Exercise details: Set down all of the data exactly as it appears.

————————

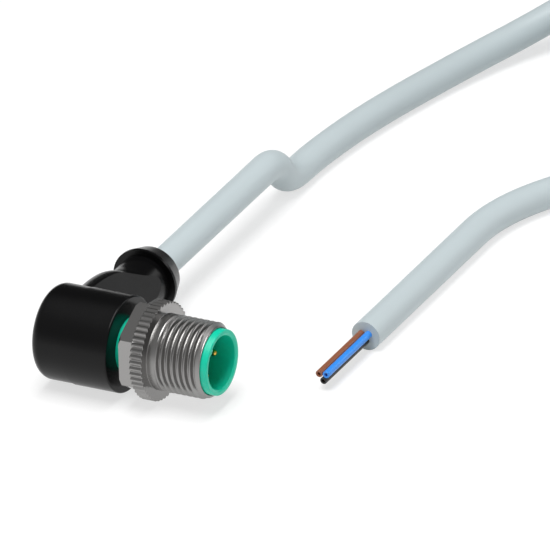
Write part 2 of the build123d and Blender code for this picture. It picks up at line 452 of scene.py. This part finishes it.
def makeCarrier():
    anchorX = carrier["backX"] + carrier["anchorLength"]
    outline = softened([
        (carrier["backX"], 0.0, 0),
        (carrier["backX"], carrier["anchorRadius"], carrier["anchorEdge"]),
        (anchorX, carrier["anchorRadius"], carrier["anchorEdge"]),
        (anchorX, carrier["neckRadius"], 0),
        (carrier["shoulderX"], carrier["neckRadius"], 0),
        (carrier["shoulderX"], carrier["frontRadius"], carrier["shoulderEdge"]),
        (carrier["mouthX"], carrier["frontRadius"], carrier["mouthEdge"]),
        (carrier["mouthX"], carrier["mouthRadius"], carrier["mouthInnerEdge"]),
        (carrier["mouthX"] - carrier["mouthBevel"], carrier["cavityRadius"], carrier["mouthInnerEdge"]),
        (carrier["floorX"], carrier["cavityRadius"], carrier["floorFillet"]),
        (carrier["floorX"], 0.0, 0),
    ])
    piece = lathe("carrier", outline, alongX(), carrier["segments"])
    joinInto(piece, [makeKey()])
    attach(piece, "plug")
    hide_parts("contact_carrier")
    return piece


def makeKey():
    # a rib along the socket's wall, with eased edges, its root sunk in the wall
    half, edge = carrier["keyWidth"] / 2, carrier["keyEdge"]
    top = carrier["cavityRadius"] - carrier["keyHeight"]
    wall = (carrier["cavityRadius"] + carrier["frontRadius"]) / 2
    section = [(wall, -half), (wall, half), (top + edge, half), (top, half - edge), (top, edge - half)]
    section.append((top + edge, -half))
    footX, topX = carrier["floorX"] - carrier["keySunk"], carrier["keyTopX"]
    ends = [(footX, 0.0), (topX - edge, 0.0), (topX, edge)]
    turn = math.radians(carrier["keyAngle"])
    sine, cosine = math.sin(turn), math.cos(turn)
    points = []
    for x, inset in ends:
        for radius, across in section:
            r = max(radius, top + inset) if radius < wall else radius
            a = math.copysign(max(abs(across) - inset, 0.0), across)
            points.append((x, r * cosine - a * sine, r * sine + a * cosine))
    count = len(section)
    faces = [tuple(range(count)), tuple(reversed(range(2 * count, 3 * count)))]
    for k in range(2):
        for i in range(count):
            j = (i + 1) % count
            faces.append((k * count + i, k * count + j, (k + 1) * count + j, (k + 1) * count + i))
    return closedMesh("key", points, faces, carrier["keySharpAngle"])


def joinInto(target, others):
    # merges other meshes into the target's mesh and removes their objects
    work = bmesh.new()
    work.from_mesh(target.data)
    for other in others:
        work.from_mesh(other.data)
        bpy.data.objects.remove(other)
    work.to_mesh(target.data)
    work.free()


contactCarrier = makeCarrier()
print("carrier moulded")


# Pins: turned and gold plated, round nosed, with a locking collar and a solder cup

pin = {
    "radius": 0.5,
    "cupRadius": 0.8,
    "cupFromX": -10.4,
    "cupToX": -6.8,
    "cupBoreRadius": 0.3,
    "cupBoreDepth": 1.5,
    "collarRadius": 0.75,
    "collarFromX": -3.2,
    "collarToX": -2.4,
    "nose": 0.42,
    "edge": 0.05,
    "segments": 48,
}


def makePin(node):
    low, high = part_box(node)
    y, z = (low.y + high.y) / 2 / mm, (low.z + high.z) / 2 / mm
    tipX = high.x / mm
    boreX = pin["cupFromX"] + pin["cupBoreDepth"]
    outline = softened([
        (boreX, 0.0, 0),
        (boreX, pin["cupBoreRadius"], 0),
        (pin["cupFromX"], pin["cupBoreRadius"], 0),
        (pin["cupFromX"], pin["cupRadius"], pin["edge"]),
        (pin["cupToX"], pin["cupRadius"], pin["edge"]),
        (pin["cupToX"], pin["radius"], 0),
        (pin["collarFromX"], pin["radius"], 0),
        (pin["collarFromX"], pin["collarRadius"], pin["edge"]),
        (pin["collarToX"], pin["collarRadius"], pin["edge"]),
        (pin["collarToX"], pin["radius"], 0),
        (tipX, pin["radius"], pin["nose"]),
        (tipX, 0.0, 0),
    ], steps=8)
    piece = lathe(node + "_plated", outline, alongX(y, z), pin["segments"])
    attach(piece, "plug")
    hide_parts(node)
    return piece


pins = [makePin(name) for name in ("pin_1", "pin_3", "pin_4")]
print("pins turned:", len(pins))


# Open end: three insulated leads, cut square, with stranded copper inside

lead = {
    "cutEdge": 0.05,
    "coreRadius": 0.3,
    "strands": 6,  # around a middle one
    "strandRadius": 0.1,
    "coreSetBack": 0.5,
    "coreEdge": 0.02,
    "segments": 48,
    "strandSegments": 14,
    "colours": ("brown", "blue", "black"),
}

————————

Solution to this exercise:
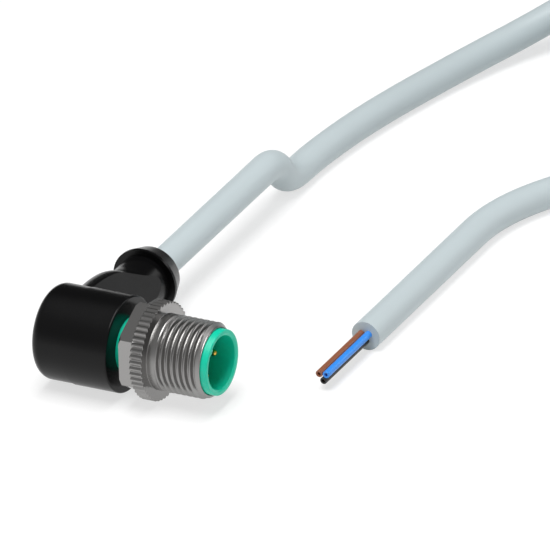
Write part 2 of the build123d and Blender code for this picture. It picks up at line 452 of scene.py. This part finishes it.
def makeCarrier():
    anchorX = carrier["backX"] + carrier["anchorLength"]
    outline = softened([
        (carrier["backX"], 0.0, 0),
        (carrier["backX"], carrier["anchorRadius"], carrier["anchorEdge"]),
        (anchorX, carrier["anchorRadius"], carrier["anchorEdge"]),
        (anchorX, carrier["neckRadius"], 0),
        (carrier["shoulderX"], carrier["neckRadius"], 0),
        (carrier["shoulderX"], carrier["frontRadius"], carrier["shoulderEdge"]),
        (carrier["mouthX"], carrier["frontRadius"], carrier["mouthEdge"]),
        (carrier["mouthX"], carrier["mouthRadius"], carrier["mouthInnerEdge"]),
        (carrier["mouthX"] - carrier["mouthBevel"], carrier["cavityRadius"], carrier["mouthInnerEdge"]),
        (carrier["floorX"], carrier["cavityRadius"], carrier["floorFillet"]),
        (carrier["floorX"], 0.0, 0),
    ])
    piece = lathe("carrier", outline, alongX(), carrier["segments"])
    joinInto(piece, [makeKey()])
    attach(piece, "plug")
    hide_parts("contact_carrier")
    return piece


def makeKey():
    # a rib along the socket's wall, with eased edges, its root sunk in the wall
    half, edge = carrier["keyWidth"] / 2, carrier["keyEdge"]
    top = carrier["cavityRadius"] - carrier["keyHeight"]
    wall = (carrier["cavityRadius"] + carrier["frontRadius"]) / 2
    section = [(wall, -half), (wall, half), (top + edge, half), (top, half - edge), (top, edge - half)]
    section.append((top + edge, -half))
    footX, topX = carrier["floorX"] - carrier["keySunk"], carrier["keyTopX"]
    ends = [(footX, 0.0), (topX - edge, 0.0), (topX, edge)]
    turn = math.radians(carrier["keyAngle"])
    sine, cosine = math.sin(turn), math.cos(turn)
    points = []
    for x, inset in ends:
        for radius, across in section:
            r = max(radius, top + inset) if radius < wall else radius
            a = math.copysign(max(abs(across) - inset, 0.0), across)
            points.append((x, r * cosine - a * sine, r * sine + a * cosine))
    count = len(section)
    faces = [tuple(range(count)), tuple(reversed(range(2 * count, 3 * count)))]
    for k in range(2):
        for i in range(count):
            j = (i + 1) % count
            faces.append((k * count + i, k * count + j, (k + 1) * count + j, (k + 1) * count + i))
    return closedMesh("key", points, faces, carrier["keySharpAngle"])


def joinInto(target, others):
    # merges other meshes into the target's mesh and removes their objects
    work = bmesh.new()
    work.from_mesh(target.data)
    for other in others:
        work.from_mesh(other.data)
        bpy.data.objects.remove(other)
    work.to_mesh(target.data)
    work.free()


contactCarrier = makeCarrier()
print("carrier moulded")


# Pins: turned and gold plated, round nosed, with a locking collar and a solder cup

pin = {
    "radius": 0.5,
    "cupRadius": 0.8,
    "cupFromX": -10.4,
    "cupToX": -6.8,
    "cupBoreRadius": 0.3,
    "cupBoreDepth": 1.5,
    "collarRadius": 0.75,
    "collarFromX": -3.2,
    "collarToX": -2.4,
    "nose": 0.42,
    "edge": 0.05,
    "segments": 48,
}


def makePin(node):
    low, high = part_box(node)
    y, z = (low.y + high.y) / 2 / mm, (low.z + high.z) / 2 / mm
    tipX = high.x / mm
    boreX = pin["cupFromX"] + pin["cupBoreDepth"]
    outline = softened([
        (boreX, 0.0, 0),
        (boreX, pin["cupBoreRadius"], 0),
        (pin["cupFromX"], pin["cupBoreRadius"], 0),
        (pin["cupFromX"], pin["cupRadius"], pin["edge"]),
        (pin["cupToX"], pin["cupRadius"], pin["edge"]),
        (pin["cupToX"], pin["radius"], 0),
        (pin["collarFromX"], pin["radius"], 0),
        (pin["collarFromX"], pin["collarRadius"], pin["edge"]),
        (pin["collarToX"], pin["collarRadius"], pin["edge"]),
        (pin["collarToX"], pin["radius"], 0),
        (tipX, pin["radius"], pin["nose"]),
        (tipX, 0.0, 0),
    ], steps=8)
    piece = lathe(node + "_plated", outline, alongX(y, z), pin["segments"])
    attach(piece, "plug")
    hide_parts(node)
    return piece


pins = [makePin(name) for name in ("pin_1", "pin_3", "pin_4")]
print("pins turned:", len(pins))


# Open end: three insulated leads, cut square, with stranded copper inside

lead = {
    "cutEdge": 0.05,
    "coreRadius": 0.3,
    "strands": 6,  # around a middle one
    "strandRadius": 0.1,
    "coreSetBack": 0.5,
    "coreEdge": 0.02,
    "segments": 48,
    "strandSegments": 14,
    "colours": ("brown", "blue", "black"),
}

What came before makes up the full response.